8) Next 24 hours: scenario-based forecast
Base case (higher probability): drift/slide to support
- Expect price to retest $282–$285 (Fib 38.2 + multiple hourly touches).
- If that zone holds, a bounce toward $295–$300 is possible, but likely capped below $308.
Bear case: support break
- Clean break and acceptance below ~$282.5 opens a fast move to $270–$268 (Fib 50% + prior structure).
Bull case (lower probability): reclaim pivot
- A sustained reclaim above $300 and then $308 would weaken the short thesis and could reopen $320–$331. Current structure does not favor this without a catalyst.
24h directional call: Slight-to-moderate downside bias; most likely path is down toward ~$283, potentially $268 if $282 breaks.
Trading decision (spot/derivatives logic)
Given:
- Primary daily downtrend
- Rejection at $320–$331
- Price below $300 pivot and below intraday supply
- Fib 38.2% support at ~$282.6 likely to be tested
Decision: Sell (Short Position)
Optimal open (entry) price
- Best risk/reward is to short a pullback into resistance, not at the exact middle.

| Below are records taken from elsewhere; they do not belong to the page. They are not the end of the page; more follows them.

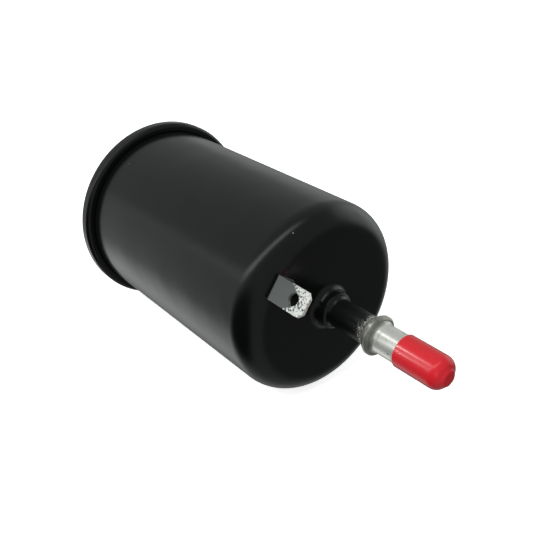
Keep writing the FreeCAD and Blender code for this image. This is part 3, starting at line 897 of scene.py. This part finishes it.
class FUELFILTER_OT_stage(bpy.types.Operator):
    """Pale floor, soft studio light and the camera"""

    bl_idname = "fuelfilter.stage"
    bl_label = "Stage"

    def execute(self, context):
        settings = context.scene.fuelfilter_stage
        self.add_floor(context, settings)
        self.light_room(context, settings)
        for name, direction, brightness in SOFTBOXES:
            softbox = self.add_light(context, name, Vector(), direction, 0.75, (0.34, 0.3), brightness)
            softbox.visible_glossy = False
        cap = Vector((NOSE_FACE + (CAP_START + CAP_TIP) / 2, 0, 0))
        for name, piece, direction, width, brightness in STRIPS:
            strip = self.add_light(context, name, cap, direction, 0.5, (0.14, width), brightness)
            strip.visible_diffuse = False
            strip.light_linking.receiver_collection = bpy.data.collections.new(name)
            for end in ("outlet", "inlet"):
                lit = bpy.data.objects[f"{end}_{piece}"]
                strip.light_linking.receiver_collection.objects.link(lit)
        self.add_camera(context, settings)
        context.scene.view_settings.view_transform = "Standard"
        return {"FINISHED"}

    def add_floor(self, context, settings):
        """A floor under the two places that the filter rests on: the seam and the wall's front."""
        crest = SEAM_FRONT - context.scene.fuelfilter_can.seam_curl
        slope = (SEAM_RADIUS - CAN_RADIUS) / (WALL_FRONT - crest)
        shape = bmesh.new()
        bmesh.ops.create_grid(shape, x_segments=1, y_segments=1, size=settings.floor_size / 2)
        for vert in shape.verts:
            vert.co.z = -SEAM_RADIUS + (vert.co.x - crest) * slope
        surface = Material("pale_floor")
        paper = surface.noise(surface.position(), 0.004, 3.0)
        base = surface.blend(paper, settings.floor, [channel * 0.99 for channel in settings.floor])
        material = surface.finish(
            base,
            roughness=0.9,
            emission_color=(1.0, 1.0, 1.0, 1.0),
            emission_strength=0.8,
        )
        floor = add_piece("pale_floor", shape, material)
        floor.visible_glossy = False
        floor.visible_diffuse = False

    def light_room(self, context, settings):
        """A dim white room with a bright band overhead and a dark corner low on one side."""
        world = bpy.data.worlds.new("studio")
        world.use_nodes = True
        context.scene.world = world
        room = Nodes(world.node_tree)
        direction = room.add("ShaderNodeTexCoord", output="Generated")
        along, across, up = room.split(direction)

        def alignment(axis):
            axes = {0: direction, 1: Vector(axis).normalized()}
            return room.add("ShaderNodeVectorMath", {"operation": "DOT_PRODUCT"}, axes, "Value")

        def towards(axis, narrow, wide):
            inner, outer = math.cos(math.radians(narrow)), math.cos(math.radians(wide))
            return room.ramp(alignment(axis), outer, inner)

        behind = room.ramp(along, 0.3, -0.75)
        corner = towards((0.05, -0.9, -0.43), 24, 52)
        overhead = alignment((-0.664, 0, 0.747))
        ceiling = room.ramp(overhead, 0.6, 0.75)
        edge = room.ramp(overhead, 0.46, 0.57) * room.ramp(overhead, 0.73, 0.62)
        band = edge * room.ramp(across, 0.35, -0.2) * room.ramp(up, 0.1, 0.6)
        walls = behind * 0.33 + 0.24 - ceiling * behind * 0.17
        for axis, narrow, wide, brightness in GLOWS:
            walls = walls + towards(axis, narrow, wide) * brightness
        level = walls * (1 - corner * 0.97) + band * 2.0
        seen = room.add("ShaderNodeLightPath", output="Is Camera Ray")
        lit = room.add("ShaderNodeBackground", sockets={"Color": (0.95, 1, 0.97, 1), "Strength": level})
        plain = room.add(
            "ShaderNodeBackground", sockets={"Color": (1, 1, 1, 1), "Strength": settings.background}
        )
        mixed = room.add("ShaderNodeMixShader", sockets={0: seen, 1: lit, 2: plain})
        end = room.tree.nodes.new("ShaderNodeOutputWorld")
        room.tree.links.new(mixed.socket, end.inputs["Surface"])

    def add_light(self, context, name, aim, direction, distance, size, brightness):
        """A rectangular light as bright as this in a mirror, with its length along the can."""
        lamp = bpy.data.lights.new(name, "AREA")
        lamp.shape = "RECTANGLE"
        lamp.size, lamp.size_y = size
        lamp.energy = brightness * math.pi * size[0] * size[1]
        light = bpy.data.objects.new(name, lamp)
        context.scene.collection.objects.link(light)
        away = Vector(direction).normalized()
        light.location = aim + away * distance
        width_axis = away.cross((1, 0, 0)).normalized()
        axes = Matrix((width_axis.cross(away), width_axis, away))
        light.rotation_mode = "QUATERNION"
        light.rotation_quaternion = axes.transposed().to_quaternion()
        light.visible_camera = False
        return light

    def add_camera(self, context, settings):
        eye = bpy.data.cameras.new("camera")
        eye.lens = settings.lens
        eye.clip_start = 0.01
        eye.clip_end = 20
        camera = bpy.data.objects.new("camera", eye)
        context.scene.collection.objects.link(camera)
        camera.location = settings.camera_at
        forward = Vector(settings.camera_aim) - Vector(settings.camera_at)
        camera.rotation_mode = "QUATERNION"
        camera.rotation_quaternion = forward.to_track_quat("-Z", "Y")
        context.scene.camera = camera


OPERATORS = (
    FUELFILTER_OT_can,
    FUELFILTER_OT_cover,
    FUELFILTER_OT_spouts,
    FUELFILTER_OT_tab,
    FUELFILTER_OT_caps,
    FUELFILTER_OT_element,
    FUELFILTER_OT_stage,
)


class VIEW3D_PT_fuelfilter(bpy.types.Panel):
    """Lists the operators that build the filter"""

    bl_label = "Fuel Filter"
    bl_space_type = "VIEW_3D"
    bl_region_type = "UI"
    bl_category = "Fuel Filter"

    def draw(self, context):
        for operator in OPERATORS:
            self.layout.operator(operator.bl_idname)


SETTINGS = {
    "fuelfilter_can": CanSizes,
    "fuelfilter_spout": SpoutSizes,
    "fuelfilter_cap": CapSizes,
    "fuelfilter_tab": TabSizes,
    "fuelfilter_finishes": Finishes,
    "fuelfilter_stage": StageSettings,
}
CLASSES = (*SETTINGS.values(), *OPERATORS, VIEW3D_PT_fuelfilter)


def register():
    for each in CLASSES:
        bpy.utils.register_class(each)
    for name, group in SETTINGS.items():
        setattr(bpy.types.Scene, name, PointerProperty(type=group))


def unregister():
    for name in SETTINGS:
        delattr(bpy.types.Scene, name)
    for each in reversed(CLASSES):
        bpy.utils.unregister_class(each)


def main():
    register()
    bpy.ops.fuelfilter.can()
    bpy.ops.fuelfilter.cover()
    bpy.ops.fuelfilter.spouts()
    bpy.ops.fuelfilter.tab()
    bpy.ops.fuelfilter.caps()
    bpy.ops.fuelfilter.element()
    bpy.ops.fuelfilter.stage()


if __name__ == "__main__":
    main()
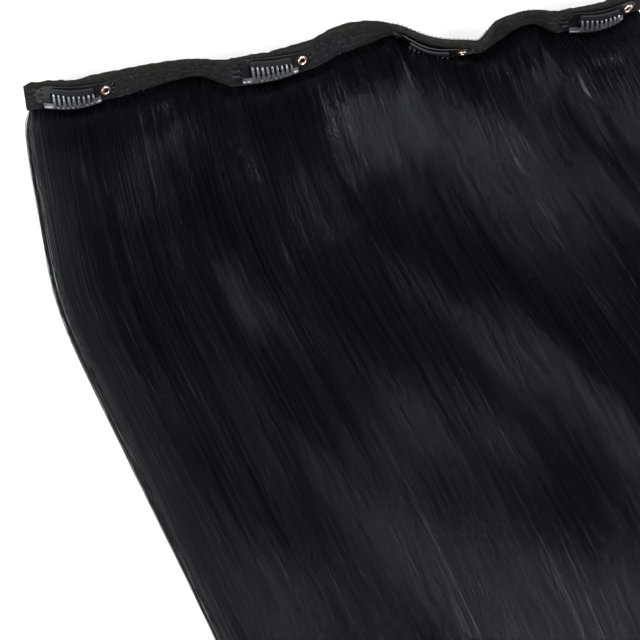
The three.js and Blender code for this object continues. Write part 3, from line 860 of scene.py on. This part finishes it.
def walked_places(shares):
    """Each share's strand in plan, with places at every step along it, and its root: the band's
    foot and its directions there."""
    reach = BAND_RUN / 2 - EDGE_INSET
    wanted = (shares - 0.5) * BAND_RUN
    roots = np.clip(wanted, -reach, reach)
    foot, along, behind, upward, outward = band_at(roots)
    square = np.arctan2(along[:, 1], along[:, 0])
    at = foot[:, :2].copy()
    at[:, 0] += (wanted - roots) * (np.abs(shares - 0.5) > 0.5)
    places = [at]
    for step in range(STEPS):
        walked = step * FLOW_STEP
        left, right = (np.interp(walked / HAIR_LENGTH, FLOW[:, 0], FLOW[:, c]) for c in (1, 2))
        angle = np.radians(left + (right - left) * shares) + square * math.exp(-walked / ROOT_TURN)
        places.append(places[-1] + np.stack([np.sin(angle), -np.cos(angle)], -1) * FLOW_STEP)
    return np.stack(places, 1), (foot, behind, upward, outward)


def hair_top(shares, away):
    """Height of the laid hair at shares across and distances from the band."""
    u = shares[:, None]
    d = away[None, :]
    at = d / HAIR_LENGTH
    base = np.interp(at, *np.array(HAIR_HEIGHT).T)
    closed = np.maximum(0, at - TIP_START) / (1 - TIP_START)
    open_share = np.sqrt(np.maximum(0, 1 - closed**2))
    rising = smooth(d, 2, 40)
    across = u * BAND_RUN
    slide = 5 * drift(across / 40, d / 160, 3)
    folds = 1.1 * drift((across + slide) / 34, d / 60, 11)
    locks = 0.85 * drift((across + slide * 1.3) / 12, d / 42, 12)
    wisps = 0.5 * drift((across + slide * 1.5) / 4.2, d / 24, 13)
    threads = 0.13 * drift((across + slide * 1.6) / 1.8, d / 13, 14)
    near = 0.35 + 0.65 * smooth(d, 5, 60)
    relief = (folds + locks) * rising + (wisps + threads) * near
    for share, middle, wide, long, height, sliding in SWELLS:
        off = (u - share) * BAND_RUN - sliding * (d - middle) / long
        relief = relief + height * np.exp(-((off / wide) ** 2) - ((d - middle) / long) ** 2)
    top = base + relief * open_share
    edge = np.clip(np.minimum(shares, 1 - shares) * BAND_RUN / EDGE_ROUND, 0, 1)[:, None]
    top = top * np.sqrt(np.maximum(1 - (1 - edge) ** 2, 0.004))
    # the hair presses flat as it comes out below the band
    low = ROOT_HEIGHT + 0.25 * drift(across / 6, 0, 15)
    pressed = (1 - smooth(d, 0, ROOT_PRESSED)) * np.minimum(1, edge * 4)
    return np.maximum(top + (low - top) * pressed, 0.35)


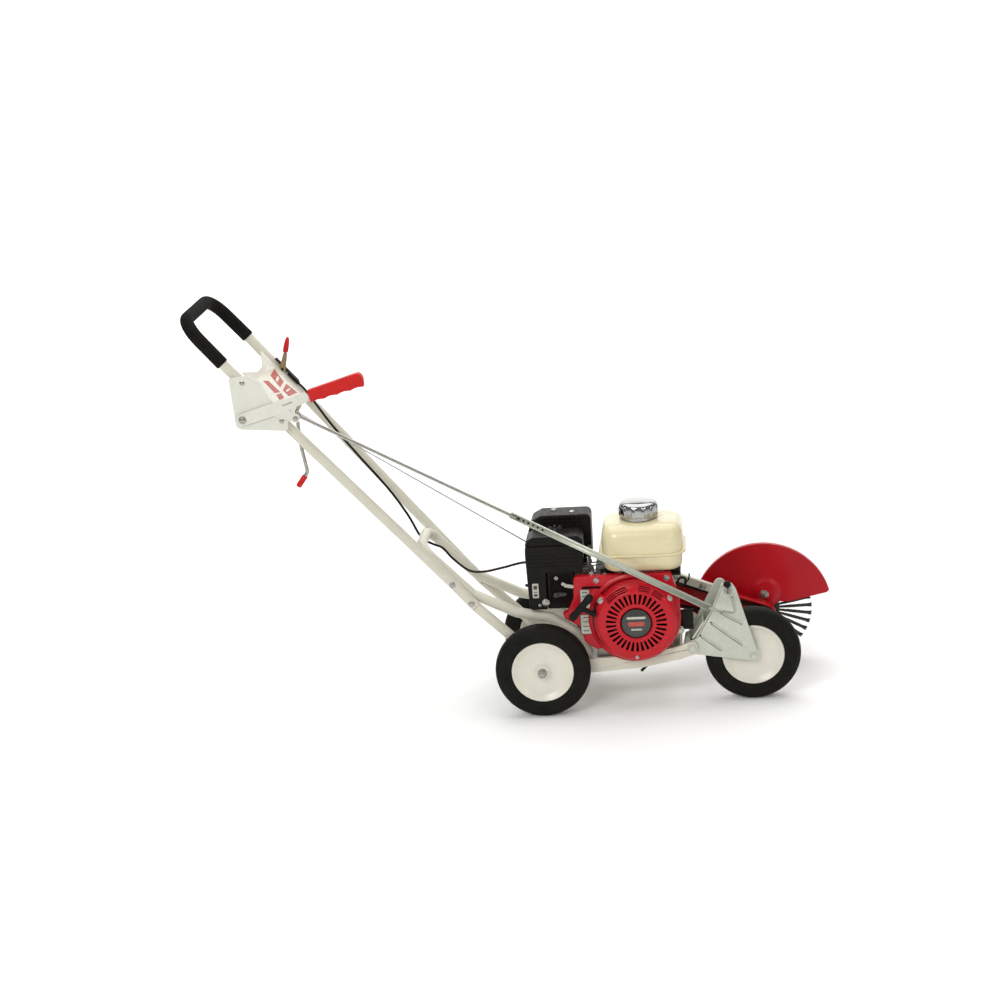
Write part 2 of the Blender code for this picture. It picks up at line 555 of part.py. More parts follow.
def build_controls():
    plate = rounded([(-606, 773, 5), (-566, 777, 14), (-540, 762, 14), (-522, 722, 16), (-488, 703, 4),
                     (-492, 656, 8), (-600, 664, 14)], 3)
    add_node("control_plate", prism(plate, -142, -139, [(LEVER_X, LEVER_Z, 5 + GAP)]), "pale_zinc")
    pivot = (LEVER_X, 0, LEVER_Z)
    arm = prism(hull([(LEVER_X, LEVER_Z, 13), (-500, 709, 13), (-452, 726, 11)], 20), LEVER_Y, LEVER_Y + 3,
                [(LEVER_X, LEVER_Z, 5 + GAP)])
    branch = prism(hull([(-512, 700, 12), (ROD_TOP[0], ROD_TOP[2], 9)], 20), LEVER_Y, LEVER_Y + 3)
    pin = rod((ROD_TOP[0], LEVER_Y + 1, ROD_TOP[2]), (ROD_TOP[0], -113, ROD_TOP[2]), 3.6, 12)
    add_node("depth_lever", union(arm, branch, pin), "pale_zinc", pivot)
    head = [(0, 0), (10, 0), (10, 3), (5, 6), (0, 6)]
    head = lathe(head, (LEVER_X, LEVER_Y - 0.4, LEVER_Z), (0, -1, 0), 16)
    bolt = union(rod((LEVER_X, LEVER_Y - 4, LEVER_Z), (LEVER_X, -132, LEVER_Z), 5, 12), head)
    add_node("depth_lever_bolt", bolt, "bright_steel")
    add_node("depth_lever_grip", prism(finger_grip(), LEVER_Y - 7, LEVER_Y + 10, bevel=3), "red_vinyl", pivot)

    top, join, foot = Vector(ROD_TOP), Vector(ROD_JOIN), Vector(ROD_FOOT)
    aim = (join - top).normalized()
    eye = rod(top - Vector((0, 4, 0)), top + Vector((0, 4, 0)), 8, 16)
    hole = rod(top - Vector((0, 9, 0)), top + Vector((0, 9, 0)), 3.6 + GAP, 14)
    aim = (foot - join).normalized()
    hook = [foot - aim * 4, foot + Vector((18, 1, -7)), Vector((412, -112, 212)), Vector((407, -112, 238)),
            Vector((404.5, -112, 247))]
    pieces = [eye, rod(top + aim * 5, join + aim * 6, 3.7, 10), bar_between(join, foot, 6.0, 10.5),
              tube(bent(hook, 5, 3), 2.4, 8)]
    add_node("depth_rod", cut(union(*pieces), hole), "bright_steel", ROD_TOP)

    panel_half = handle_half(560) - TUBE_RADIUS - 12
    corners = []
    for s, y in ((490, -panel_half + 3), (490, -76), (512, -76), (512, -58), (490, -58),
                 (490, panel_half - 3), (628, panel_half), (602, 34), (602, -30), (626, -panel_half)):
        corners.append(on_handle(s, MID_Y + y, 6))
    hanger = [prism([(-508, 685), (-524, 704), (-470, 715), (-461, 708), (-461, 700), (-468, 695)],
                    CLUTCH_Y - 12, CLUTCH_Y - 5),
              rod((CLUTCH_X, CLUTCH_Y - 8, CLUTCH_Z), (CLUTCH_X, CLUTCH_Y + 5, CLUTCH_Z), 3, 12)]
    add_node("control_panel", union(slab(corners, HANDLE_UP * 2.5), *hanger), "cream_paint")

    pivot = Vector((THROTTLE_X, THROTTLE_Y, THROTTLE_Z))
    bar_y, bar_up = THROTTLE_Y + 8, TUBE_RADIUS + 3.1
    bar = bar_between(on_handle(524, bar_y, bar_up), on_handle(594, bar_y, bar_up), 10, 4)
    cheek = rod((pivot.x, THROTTLE_Y + 2, pivot.z), (pivot.x, THROTTLE_Y + 3.6, pivot.z), 7, 16)
    pin = rod((pivot.x, THROTTLE_Y - 3, pivot.z), (pivot.x, THROTTLE_Y + 3, pivot.z), 3, 12)
    add_node("throttle_bracket", union(bar, cheek, pin), "black_plastic")
    shank = prism(hull([(pivot.x, pivot.z, 7), (-535, 763, 4)], 16), THROTTLE_Y - 1.5, THROTTLE_Y + 1.5,
                  [(pivot.x, pivot.z, 3 + GAP)])
    add_node("throttle_lever", shank, "brass_zinc", pivot)
    tip = [(0, 0), (5.5, 0), (6, 4), (5, 26), (2.5, 33), (0, 34)]
    tip = lathe(tip, (-534.2, THROTTLE_Y, 767.4), (9, 0, 35), 12)
    add_node("throttle_tip", tip, "red_vinyl", pivot)

    throttle_cable()

    route = [(-472.6, CLUTCH_Y, 700.2), (-487, CLUTCH_Y, 676), (-486, CLUTCH_Y, 640), (-484, CLUTCH_Y, 600),
             (-475.5, CLUTCH_Y, 544.2), (-480.3, CLUTCH_Y, 537.8)]
    pivot = (CLUTCH_X, 0, CLUTCH_Z)
    eye = rod((CLUTCH_X, CLUTCH_Y - 4, CLUTCH_Z), (CLUTCH_X, CLUTCH_Y + 4, CLUTCH_Z), 8, 16)
    hole = rod((CLUTCH_X, CLUTCH_Y - 9, CLUTCH_Z), (CLUTCH_X, CLUTCH_Y + 9, CLUTCH_Z), 3 + GAP, 12)
    add_node("clutch_lever", cut(union(tube(bent(route, 14, 4), 4.0, 10), eye), hole), "bright_steel", pivot)
    tip = rod((-480.5, CLUTCH_Y, 537.5), (-499, CLUTCH_Y, 513), 6, 12)
    add_node("clutch_tip", tip, "red_vinyl", pivot)
    rod_top = Vector(CLUTCH_ROD_TOP)
    add_node("clutch_rod", rod(rod_top, CLUTCH_ROD_FOOT, 1.5, 8), "bright_steel", CLUTCH_ROD_TOP)


def finger_grip():
    """The outline of the depth lever's handle, with finger hollows along its lower edge."""
    start, aim = Vector((-440, 729)), Vector((111, 30)).normalized()
    across = Vector((-aim.y, aim.x))
    length, outline = 115, []
    for k in range(25):
        t = k / 24
        drop = -(13 + 2 * t) + 2.2 * abs(math.sin(4 * math.pi * t))
        outline.append(tuple(start + aim * length * t + across * drop))
    outline.append(tuple(start + aim * (length + 3) + across * 10))
    outline.append(tuple(start + aim * (length - 4) + across * 16))
    outline.append(tuple(start + across * 13.5))
    return outline


def bar_between(start, end, width, height):
    """A rectangular bar from start to end, width across Y and height across its length."""
    start, end = Vector(start), Vector(end)
    aim = (end - start).normalized()
    side = Vector((0, 1, 0)) - aim * aim.y
    side.normalize()
    up = aim.cross(side)
    signs = ((-1, -1), (1, -1), (1, 1), (-1, 1))
    corners = [start + side * width / 2 * a + up * height / 2 * b for a, b in signs]
    return slab(corners, end - start)


def slab(corners, depth):
    """A flat outline of 3-D points given a depth."""
    bm = bmesh.new()
    face = bm.faces.new([bm.verts.new(p) for p in corners])
    grown = bmesh.ops.extrude_face_region(bm, geom=[face])
    moved = [e for e in grown["geom"] if isinstance(e, bmesh.types.BMVert)]
    bmesh.ops.translate(bm, verts=moved, vec=depth)
    bmesh.ops.recalc_face_normals(bm, faces=bm.faces)
    return bm


def throttle_cable():
    """The black cable from the throttle, along the far leg and round to the carburettor."""
    route = [(-511, 117, 697), (-497, 116, 681), (-478, 108, 655), (-440, 92, 604), (-388, 84, 537),
             (-330, 82, 462), (-290, 74, 402), (-263, 61, 354), (-238, 46, 342), (-213, 30, 336),
             (-191, 15, 316), (-157, 5, 291), (-125, 0, 288), (-81, -1, 296), (-36, -2.5, 306),
             (20, -4, 305), (62, -5, 298), (82, -8, 288)]
    curve = bpy.data.curves.new("throttle_cable", "CURVE")
    curve.dimensions = "3D"
    curve.bevel_depth = CABLE_RADIUS * MM
    curve.bevel_resolution = 2
    curve.use_fill_caps = True
    points = [Vector(p) for p in route]
    smooth = []
    padded = [2 * points[0] - points[1]] + points + [2 * points[-1] - points[-2]]
    for a, b, c, d in zip(padded, padded[1:], padded[2:], padded[3:]):
        for k in range(3):
            t = k / 3
            smooth.append((b * 2 + (c - a) * t + (a * 2 - b * 5 + c * 4 - d) * t * t
                           + (b * 3 - a - c * 3 + d) * t * t * t) / 2)
    smooth.append(points[-1])
    spline = curve.splines.new("POLY")
    spline.points.add(len(smooth) - 1)
    for target, point in zip(spline.points, smooth):
        target.co = (point.x * MM, point.y * MM, point.z * MM, 1)
    curve.materials.append(material("throttle_cable", "black_plastic"))
    bpy.context.collection.objects.link(bpy.data.objects.new("throttle_cable", curve))


def main():
    clear_scene()
    build_frame()
    for label, x, y in (("near", 0, REAR_NEAR_Y), ("far", 0, REAR_FAR_Y), ("front", FRONT_X, FRONT_Y)):
        build_wheel(label, x, y)
    build_fork()
    build_engine()
    build_drive()
    build_guards()
    build_controls()


main()
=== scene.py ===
"""Looks for the walk-behind lawn edger. X points forward, Y to the machine's left, Z up. Sizes are in
millimetres here and become metres when a mesh is made."""
from math import atan2, cos, pi, radians, sin, tan

import bmesh
import bpy
from mathutils import Matrix, Vector


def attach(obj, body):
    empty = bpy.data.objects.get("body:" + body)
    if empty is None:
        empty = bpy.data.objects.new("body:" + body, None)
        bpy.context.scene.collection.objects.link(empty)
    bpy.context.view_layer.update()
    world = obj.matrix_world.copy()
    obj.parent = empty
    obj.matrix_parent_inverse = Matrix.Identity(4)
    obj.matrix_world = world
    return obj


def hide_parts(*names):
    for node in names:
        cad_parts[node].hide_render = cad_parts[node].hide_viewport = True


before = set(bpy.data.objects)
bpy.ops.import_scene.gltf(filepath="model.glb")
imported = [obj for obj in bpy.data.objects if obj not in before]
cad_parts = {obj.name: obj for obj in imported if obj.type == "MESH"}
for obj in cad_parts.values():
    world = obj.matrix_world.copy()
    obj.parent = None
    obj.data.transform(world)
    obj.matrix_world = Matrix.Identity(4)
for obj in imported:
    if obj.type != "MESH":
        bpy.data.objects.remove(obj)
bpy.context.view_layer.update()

MM = 0.001

# Camera, in metres and degrees
CAMERA_AT = (0.35299, -4.3094, 1.7031)
CAMERA_YAW, CAMERA_PITCH, CAMERA_ROLL = -5.7119, 16.1687, -4.0435
LENS, SENSOR = 75.98, 36.0

# The object's own dimensions, in millimetres
WHEEL_RADIUS, WHEEL_WIDTH = 101.6, 44.5
FRONT_X, FRONT_Y, NEAR_Y, FAR_Y = 446.0, -52.0, -115.0, 129.0
MID_Y, TUBE_RADIUS = 7.0, 11.1
HANDLE_FOOT, HANDLE_GRIP = (-184.0, 292.0), (-615.0, 798.0)
FOOT_HALF, GRIP_HALF = 87.0, 135.0
HANDLE_END, GRIP_START, GRIP_TOP = -72.0, 668.0, 785.0
GRIP_RADIUS, HANDLE_BEND = 14.0, 52.0
FRAME_HALF = FOOT_HALF - 2 * TUBE_RADIUS - 0.6
PIVOT_X, PIVOT_Z = 318.0, 127.0
CRANK_X, CRANK_Z, BELT_Y = 203.0, 201.0, 138.0
BRUSH_X, BRUSH_Z, BRUSH_Y = 474.0, 112.5, 196.0
DRIVE_RADIUS, DRIVEN_RADIUS = 30.0, 22.0
KNOTS, STRANDS, STRAND_STEPS = 36, 5, 22
KNOT_ROOT, KNOT_LENGTH = 38.0, 73.0
GUARD_Y, GUARD_RADIUS, GUARD_BOLT = 180.0, 154.0, (480.0, 148.0)
LEVER_X, LEVER_Z, LEVER_Y = -584.0, 685.0, -147.0
ROD_TOP, ROD_JOIN, ROD_FOOT = (-473.0, -120.0, 683.0), (-47.0, -116.9, 448.2), (358.0, -114.0, 225.0)
THROTTLE_X, THROTTLE_Y, THROTTLE_Z = -544.0, 120.0, 730.0
CLUTCH_X, CLUTCH_Y, CLUTCH_Z = -470.0, -60.0, 705.0
IDLER_X, IDLER_Z = 262.6, 108.5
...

- Preferred entry: $296.0 (near minor resistance / breakdown area, improves R:R vs shorting $291)
- If price doesn’t retrace that high, a secondary entry would be on a break below ~$289, but the requested “optimal” is the fade near resistance.
Take-profit (close) price
- First high-probability target is the confluence support:
- Close (TP): $283.0 (near Fib 38.2% and hourly support band)
(If managing actively: partial TP at ~$285 and runner toward ~$268 on a confirmed breakdown; but single TP requested.)